A story of the Carboniferous period
Limestone is a biogenic rock, but it is more compacted than chalk. It is a sedimentary rock formed from the remains of remains of billions of tiny shells and skeletons of microscopic animals or foraminifera.
Major compaction by later sediments becoming very hard. (Source: Imerys Performance Minerals)
Pure limestone is white or almost white. Because of impurities, such as clay, sand, organic remains, iron oxide and other materials, many limestones exhibit different colours, especially on weathered surfaces.
The Peak District, Derbyshire a major source of high quality limestone was formed during the Carboniferous geological period, some 340 million years ago. The Peak District limestone formed over a period of 50 million years and changes in conditions on the sea floor over that time are reflected today in variation in rock colour, strength and fossils. Other limestone producing regions in the UK include Northern Ireland and Cumbria.

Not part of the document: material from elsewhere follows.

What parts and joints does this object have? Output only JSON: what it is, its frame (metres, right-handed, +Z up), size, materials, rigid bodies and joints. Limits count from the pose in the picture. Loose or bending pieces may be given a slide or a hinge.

Dolomite is formed similarly to limestone except that the sedimentation process occurs in the presence of magnesium. Dolomitisation results in some of the calcium ions in the crystal lattice being replaced by magnesium ions and leads to the formation of dolomite CaMg(CO3)2 – calcium magnesium carbonate.
Limestone that is partially replaced by dolomite is referred to as dolomitic limestone or magnesian limestone.
Permian dolomites are the main source of dolomite in the UK. Most significant deposits are found in a belt running north-south for some 230 km from Newcastle to Nottingham.